Publication information
- Publisher: Marvel Comics
- Format: One-shot
- Publication date: April 1968
- No. of issues: 1

Creative team
- Written by: Archie Goodwin Roy Thomas
- Penciller(s): Gene Colan
- Inker(s): Johnny Craig Frank Giacoia
- Editor(s): Stan Lee

= Iron Man and Sub-Mariner =

Comic book

Iron Man and Sub-Mariner is a one-shot comic book published by Marvel Comics in 1968. It is notable for being the first Marvel title to be intentionally published for only one issue, as it existed to use up two half-length stories left over after Marvel began its expansion and the characters were to be given their own solo titles.
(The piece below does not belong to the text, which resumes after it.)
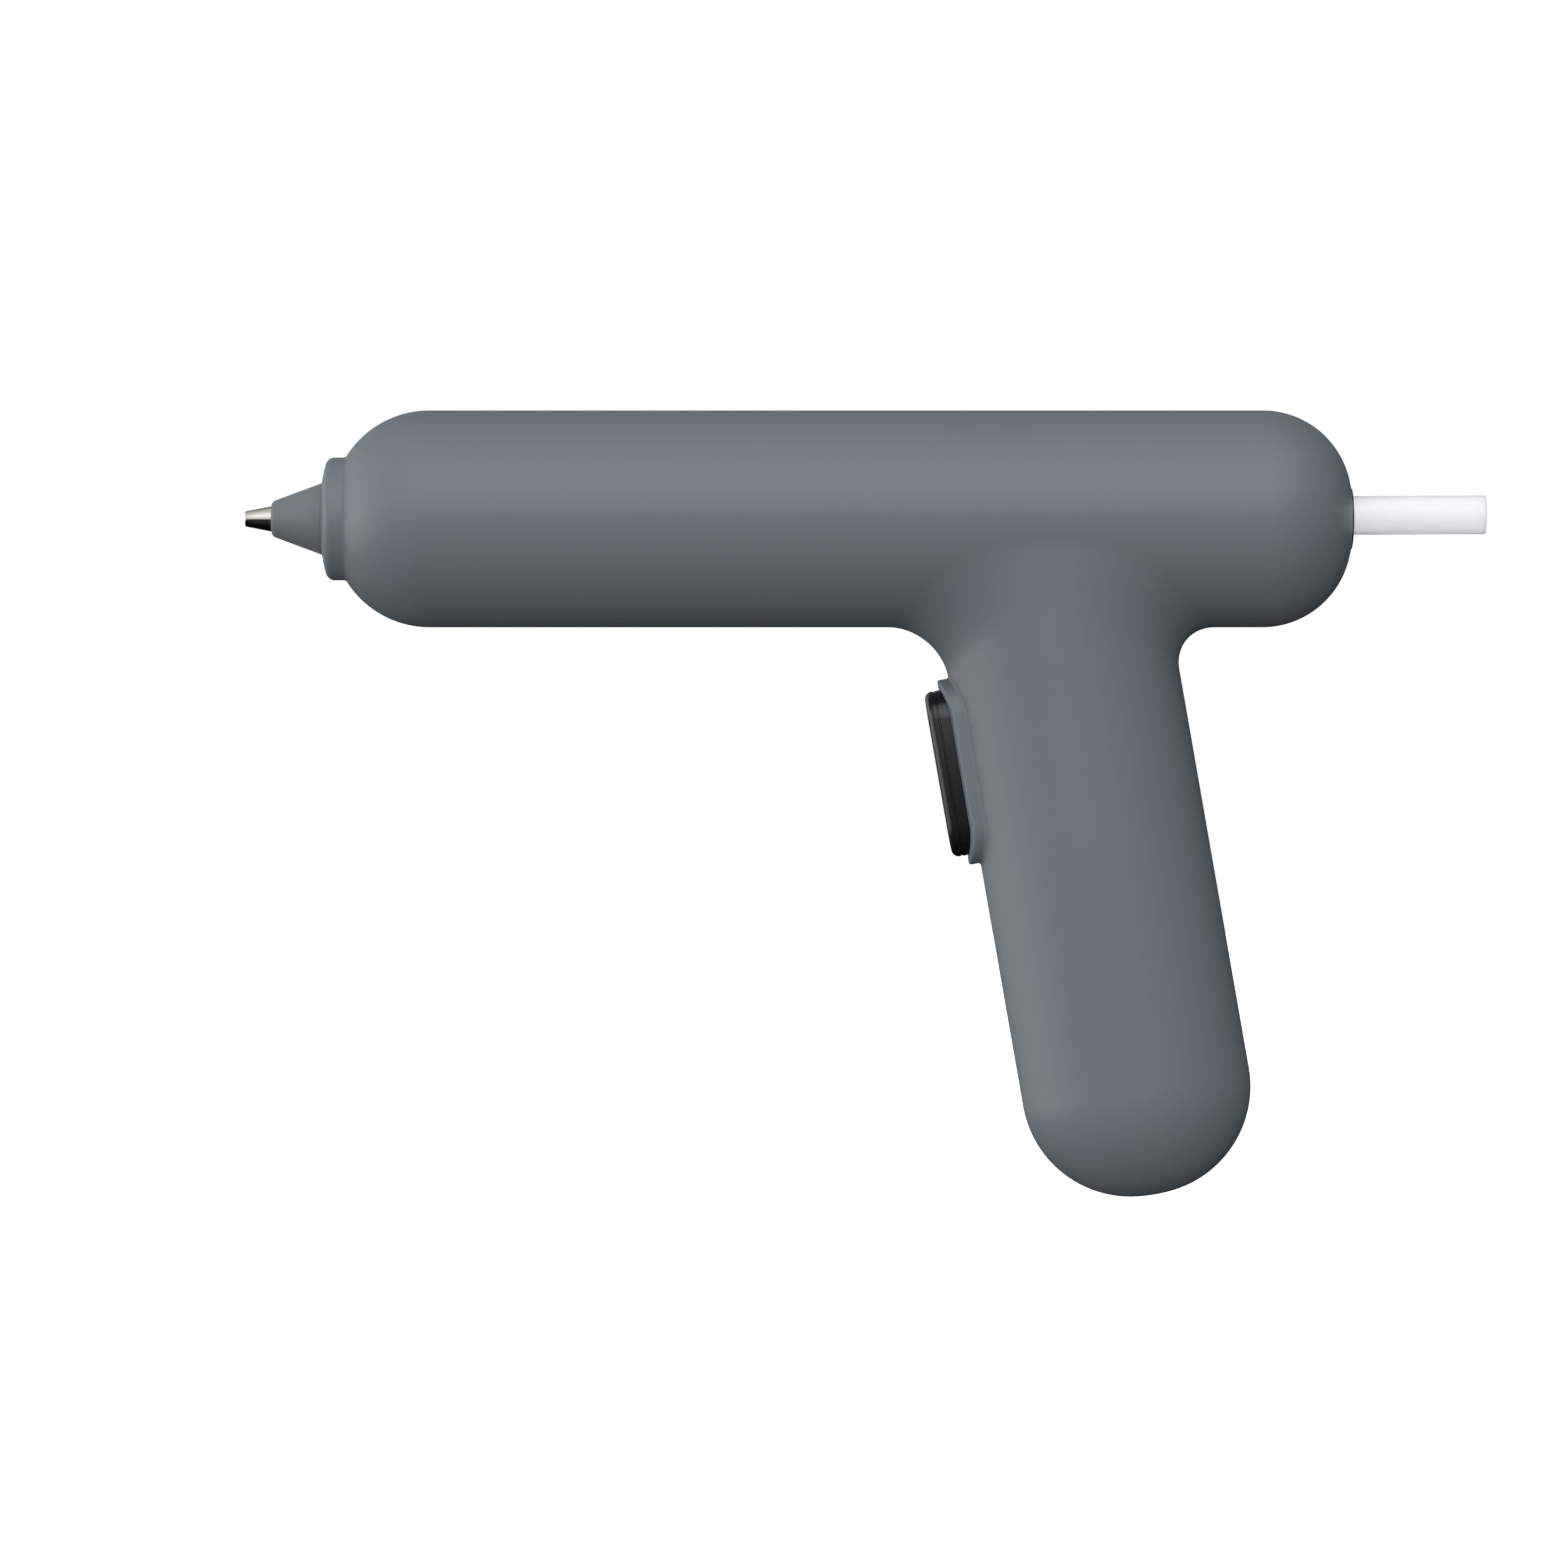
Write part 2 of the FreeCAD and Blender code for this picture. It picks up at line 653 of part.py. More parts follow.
def switch_plunger():
    y0 = board_y + board_thickness
    return rod_y(1.5, y0 + 0.9 + button_travel + 0.05, button_bottom(), button_x, 0)


def button_bottom():
    return board_y + board_thickness + switch_height + button_travel + 0.2


def status_led():
    y0 = board_y + board_thickness
    return box(button_x + 6.2, button_x + 7.8, y0 + 0.02, y0 + 0.8, -0.6, 0.6)


def power_button():
    y0 = button_bottom()
    cap = rod_y(button_radius - slide_gap / 2, y0, far / 4, button_x, 0)
    cap = join(cap, rod_y(button_radius + 1.0, y0, y0 + 0.7, button_x, 0))
    return cap.common(rod_x(button_top - 0.1, 0, barrel_rear))


def button_ring():
    ring = rod_y(button_radius + 1.45, button_bottom() + 1.1, far / 4, button_x, 0)
    ring = ring.cut(rod_y(button_radius + slide_gap / 2, 0, far / 2, button_x, 0))
    return ring.common(rod_x(button_top, 0, barrel_rear))


def battery_cell():
    cell = rod(cell_r, Vector(cell_offset, 0, -cell_end), Vector(cell_offset, 0, -cell_top - 1.0))
    cell = cell.makeFillet(0.8, [e for e in cell.Edges if isinstance(e.Curve, Part.Circle)])
    button = rod(2.8, Vector(cell_offset, 0, -cell_top - 1.1), Vector(cell_offset, 0, -cell_top))
    return lean(join(cell, button))


def battery_cradle():
    v0, v1 = cell_top - 2.0, cell_end + 2.0
    tube = rod(cradle_r, Vector(cell_offset, 0, -v1), Vector(cell_offset, 0, -v0))
    bed = rod(cell_r + 0.1, Vector(cell_offset, 0, -v1 + 1.4), Vector(cell_offset, 0, -v0 - 1.4))
    tube = tube.cut(bed)
    tube = tube.cut(box(-far, cell_offset - 2.0, -far, far, -far, 0))
    return lean(tube).common(handle_form(wall + 0.1))


def contact(v0, v1):
    plate = rod(6.0, Vector(cell_offset, 0, -v1), Vector(cell_offset, 0, -v0))
    tab = box(-1.6, cell_offset, -2.0, 2.0, -v1, -v0)
    tail = box(-1.6, -0.2, 1.0, 9.0, -v1, -v0)
    return lean(join(plate, tab, tail))


def battery_contact_top():
    return contact(cell_top - 0.5, cell_top - 0.05)


def battery_contact_bottom():
    return contact(cell_end + 0.05, cell_end + 0.5)


def charge_board():
    v = charge_board_v
    return lean(box(-9, 9, -8, 8, -v - 1.15, -v - 0.05))


def usb_port_shell():
    v0 = charge_board_v + 1.2
    v1 = v0 + port_depth
    skin = port_block(0, v0, v1).cut(port_block(-0.3, v0 + 0.4, v1 + 1))
    return lean(skin)


def usb_port_tongue():
    v0 = charge_board_v + 1.2 + 0.4
    return lean(box(-3.2, 3.2, -0.35, 0.35, -v0 - port_depth + 1.4, -v0))


def housing_screws():
    screws = []
    for place in screw_places():
        shank = rod_y(screw_radius, 5.0 - screw_length, 5.05, place.x, place.z)
        head = rod_y(screw_head_radius, 5.05, 6.9, place.x, place.z)
        head = head.makeFillet(0.6, [e for e in head.Edges if e.BoundBox.YMin > 6.8])
        cross = [box(place.x - 1.4, place.x + 1.4, 6.0, 8, place.z - 0.3, place.z + 0.3),
                 box(place.x - 0.3, place.x + 0.3, 6.0, 8, place.z - 1.4, place.z + 1.4)]
        screws.append(join(shank, head).cut(Part.makeCompound(cross)))
    return Part.makeCompound(screws)


def lead(radius, points):
    """A wire along straight runs joined by arcs as large as the runs allow."""
    edges, start = [], points[0]
    for before, corner, after in zip(points, points[1:], points[2:]):
        back, ahead = (before - corner), (after - corner)
        trim = 0.45 * min(back.Length, ahead.Length)
        back.normalize()
        ahead.normalize()
        enter, leave = corner + back * trim, corner + ahead * trim
        inward = back + ahead
        half_turn = (math.pi - back.getAngle(ahead)) / 2
        bend = trim / math.tan(half_turn)
        inward.normalize()
        middle = corner + inward * (bend / math.cos(half_turn) - bend)
        print("lead bend radius", round(bend, 1))
        edges += [Part.LineSegment(start, enter).toShape(), Part.Arc(enter, middle, leave).toShape()]
        start = leave
    edges.append(Part.LineSegment(start, points[-1]).toShape())
    section = Part.Wire(Part.makeCircle(radius, points[0], points[1] - points[0]))
    return Part.Wire(edges).makePipeShell([section], True, True)


def beside(points, shift):
    return [p + shift for p in points]


def heater_leads():
    end = heater_x() + heater_length
    z = lead_height()
    route = [Vector(end + 0.35, 1.4, heater_z() + 1.0), Vector(end + 4.1, 1.4, z - 0.2),
             Vector(rear_support_x + 5, 1.4, z + 0.15), Vector(-62, 3.0, 12.0), Vector(-40, 4.5, 12.8),
             Vector(-18, 6.0, 12.4), Vector(3, 8.0, 12.2), Vector(16, 10.4, 11.6),
             Vector(22.5, board_y + 0.8, board_width / 2 + lead_gap)]
    other = beside(route, Vector(0, -2.8, 0))[:3] + beside(route, Vector(0, -2.2, 0))[3:6]
    other += [Vector(2, 5.6, 12.6), Vector(15, 8.6, 12.8), Vector(25.5, board_y + 0.8, board_width / 2 + lead_gap)]
    return Part.makeCompound([lead(0.6, route), lead(0.6, other)])


def sensor_leads():
    z = -lead_height()
    route = [Vector(thermistor_x() + 4.2, 0.45, -chamber_r - 1.0), Vector(thermistor_x() + 6.7, 0.5, z + 0.4),
             Vector(rear_support_x + 5, 0.5, z), Vector(-60, 3.0, -11.0), Vector(-38, 7.0, -11.8),
             Vector(-16, 8.2, -11.2), Vector(4, 7.6, -10.6), Vector(17, 7.4, -10.2),
             Vector(24, 9.2, -10.4), Vector(28, board_y + 0.8, -board_width / 2 - lead_gap)]
    shift = Vector(0, -1.0, 0)
    other = beside(route[:-1], shift) + [Vector(30, board_y + 0.8, -board_width / 2 - lead_gap)]
    return Part.makeCompound([lead(0.4, route), lead(0.4, other)])


def battery_lead_positive():
    return lead(0.7, [lean_point(-0.9, 8.0, cell_top - 0.6), lean_point(-0.9, 8.4, 34), lean_point(-0.4, 9.0, 27),
                      Vector(6.2, 9.8, -20.5), Vector(10.0, 9.8, -15.4), Vector(16.5, 9.8, -13.0),
                      Vector(22.3, board_y + 0.8, -board_width / 2 - lead_gap)])


def battery_lead_negative():
    return lead(0.7, [lean_point(-0.9, 8.0, cell_end - 0.2), lean_point(-0.8, 10.4, cell_end - 8),
                      lean_point(-0.7, 11.4, 80), lean_point(-0.9, 11.6, 58), lean_point(-0.9, 11.4, 38),
                      Vector(5.6, 12.0, -22), Vector(9.6, 12.0, -14.0), Vector(15.0, 12.0, -10.8),
                      Vector(19.4, board_y + 0.8, -board_width / 2 - lead_gap)])


nodes = {
    "housing_left": lambda: shell(-1),
    "housing_right": lambda: shell(1),
    "front_collar": front_collar,
    "nozzle_sleeve": nozzle_sleeve,
    "nozzle_tip": nozzle_tip,
    "melt_chamber": melt_chamber,
    "heater_plate": heater_plate,
    "heater_clip": heater_clip,
    "front_support": front_support,
    "rear_support": rear_support,
    "heat_shield": heat_shield,
    "thermistor": thermistor,
    "inlet_seal": inlet_seal,
    "seal_clamp": seal_clamp,
    "glue_stick": glue_stick,
    "stick_guide": stick_guide,
    "stick_inlet_ring": stick_inlet_ring,
    "carriage": carriage,
    "carriage_pin": carriage_pin,
    "grip_pawl": grip_pawl,
    "pawl_hinge_pin": pawl_hinge_pin,
    "feed_lever": feed_lever,
    "lever_pivot_pin": lever_pivot_pin,
    "trigger": trigger,
    "trigger_link_pin": trigger_link_pin,
    "trigger_spring": trigger_spring,
    "main_board": main_board,
    "board_parts": board_parts,
    "power_switch": power_switch,
    "switch_plunger": switch_plunger,
    "status_led": status_led,
    "power_button": power_button,
    "button_ring": button_ring,
    "battery_cell": battery_cell,
    "battery_cradle": battery_cradle,
    "battery_contact_top": battery_contact_top,
    "battery_contact_bottom": battery_contact_bottom,
    "charge_board": charge_board,
    "usb_port_shell": usb_port_shell,
    "usb_port_tongue": usb_port_tongue,
    "housing_screws": housing_screws,
    "heater_leads": heater_leads,
    "sensor_leads": sensor_leads,
    "battery_lead_positive": battery_lead_positive,
    "battery_lead_negative": battery_lead_negative,
}

os.makedirs("parts", exist_ok=True)
for name, make in nodes.items():
    shape = make()
    solids = shape.Solids
    if not shape.isValid() or not solids:
        raise ValueError(name + " is not a valid closed solid")
    if len(solids) == 1:
        shape = solids[0]
    shape.exportStep("parts/" + name + ".step")
    print(name, "solids", len(solids), "volume", round(sum(s.Volume for s in solids), 2))
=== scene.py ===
"""The looks of a cordless glue gun: its moulded shells, nose, trigger, stick, button and screws."""
import json
import math

import bpy
import numpy as np
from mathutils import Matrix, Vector


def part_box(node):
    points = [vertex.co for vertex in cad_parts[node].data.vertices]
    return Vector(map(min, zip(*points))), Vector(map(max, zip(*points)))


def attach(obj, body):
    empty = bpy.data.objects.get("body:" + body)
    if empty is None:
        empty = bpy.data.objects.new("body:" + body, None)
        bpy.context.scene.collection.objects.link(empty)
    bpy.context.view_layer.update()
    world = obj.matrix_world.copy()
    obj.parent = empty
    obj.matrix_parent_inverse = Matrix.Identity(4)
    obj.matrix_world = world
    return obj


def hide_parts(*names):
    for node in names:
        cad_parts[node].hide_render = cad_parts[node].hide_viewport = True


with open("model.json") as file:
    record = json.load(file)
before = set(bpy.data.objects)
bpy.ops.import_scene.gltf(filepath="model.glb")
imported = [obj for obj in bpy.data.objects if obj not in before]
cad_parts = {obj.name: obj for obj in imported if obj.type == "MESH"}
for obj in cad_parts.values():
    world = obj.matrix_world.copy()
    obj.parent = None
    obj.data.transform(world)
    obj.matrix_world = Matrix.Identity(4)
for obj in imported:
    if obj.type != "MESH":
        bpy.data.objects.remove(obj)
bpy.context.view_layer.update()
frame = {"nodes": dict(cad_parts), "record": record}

MM = 0.001
MERGE = 0.01 * MM
nodes = frame["nodes"]

# shell sizes, in metres, about the point where the handle's axis crosses the barrel's axis
shell_low, shell_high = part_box("housing_left")
BARREL_R = shell_high.z
REAR_X = shell_high.x
SEAT_X = shell_low.x
FRONT_ROUND = 17.6 * MM
REAR_ROUND = 15.9 * MM
FRONT_X = -126.9 * MM
HALF_WIDTH = 20.6 * MM
HALF_DEPTH = 18.5 * MM
HANDLE_LENGTH = 123.3 * MM
HANDLE_ROUND = 19.5 * MM
LEAN = math.radians(9.9)
WALL = 2.2 * MM
SEAM = 0.05 * MM
FRONT_BLEND = 11.0 * MM
REAR_BLEND = 6.5 * MM
SIDE_BLEND = 14.0 * MM
LEAST_BLEND = 0.02 * MM
EVEN_MESH = 0.8 * MM
FAIRING_PASSES = 5

# the trigger and its raised frame: a slot outline, its middle down the handle's axis
SLOT_HALF = 9.55 * MM
TRIGGER_R = 5.5 * MM
FRAME_R = 7.3 * MM
SLOT_MIDDLE = 42.38 * MM
TRIGGER_FACE = 25.4 * MM
FRAME_RISE = 2.1 * MM
FRAME_FOOT = 0.5 * MM
TRIGGER_HOLE = TRIGGER_R + 0.3 * MM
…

Iron Man and Sub-Mariner does not feature a team-up of the title characters, nor a complete story for either. The Iron Man tale is continued from Tales of Suspense #99 (cover-dated March 1968) and continues in Iron Man #1 (May 1968). The Sub-Mariner story continues from Tales to Astonish #101 (March 1968), and continues in Sub-Mariner #1 (May 1968). The cover-logo trademark uses "and" while the copyrighted title noted in the postal indicia uses an ampersand.

The stories were: an 11-page Iron Man tale, "The Torrent Without, The Tumult Within", written by Archie Goodwin, with art by penciler Gene Colan and inker Johnny Craig, a former EC Comics mainstay; and an 11-page Sub-Mariner story, "Call Him Destiny, or Call Him Death", written by Roy Thomas, with art by Colan and inker Frank Giacoia. Stan Lee was the editor for both stories. The latter tale retold the Sub-Mariner's origin and introduced the supervillain Destiny.

At least one previous Marvel title had lasted only one issue, though unintentionally. Red Raven Comics #1 (Aug. 1940), from Marvel predecessor company Timely Comics, became The Human Torch with issue #2, dropping all features from the debut issue. The Grand Comics Database notes of the first and only issue, "No blurbs at the end of the stories in this issue indicate that there will be a Red Raven Comics #2. Instead they all advertise either Marvel Mystery Comics or in one case Mystic Comics, suggesting that perhaps Red Raven Comics was cancelled even before it went to press."

==Reprints==
Iron Man & Sub-Mariner #1 has been reprinted in two Essential Marvel collections, Iron Man vol. 2 (2004, ISBN 0-7851-1487-4) and Sub-Mariner vol. 1 (2009, ISBN 0-7851-3075-6).